Sekretaris Provinsi (Sekprov) Sulsel, Jufri Rahman mengungkapkan sejumlah wilayah yang ada di Sulsel segera menyusul pembentukan Koperasi Merah Putih tersebut.
“Masih ada 17 wilayah yang dalam proses, dan di antaranya 11 kabupaten/kota yang capaian progresnya di bawah 50 persen,” tukasnya usai Rapat Koordinasi Pengendalian Inflasi Daerah dan Sosialisasi Inpres Nomor 9 Tahun 2025 secara virtual di Kantor Gubernur Sulsel pada Senin (19/05).
Ia mengatakan, nantinya, setiap desa/kelurahan akan mendapatkan plafon anggaran koperasi mencapai Rp3 miliar.
Akan tetapi, untuk pencairan biayanya sendiri, bergantung pada proposal yang diajukan oleh masing-masing desa serta penilaian dari pihak perbankan yang telah ditunjuk oleh pemerintah.
Ditegaskan jika dana yang diberikan merupakan pinjaman koperasi dan bukan hibah, yang menandakan bahwa dana itu wajib untuk dikembalikan lagi.
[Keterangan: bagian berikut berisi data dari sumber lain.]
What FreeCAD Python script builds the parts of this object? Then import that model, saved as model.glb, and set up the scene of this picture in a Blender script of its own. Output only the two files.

“Dinilai oleh bank, persepsi terhadap proposal itu berapa anggaran yang layak sesuai dengan proposal. Umpamanya, proposalnya mengajukan paling tinggi Rp3 miliar dan dihitung-hitung oleh bank cocoknya Rp500 juta, itu saja yang dicairkan dan itu dibayar ulang oleh koperasi yang bersangkutan, jadi bukan hadiah, dikembalikan,” jelas Jufri.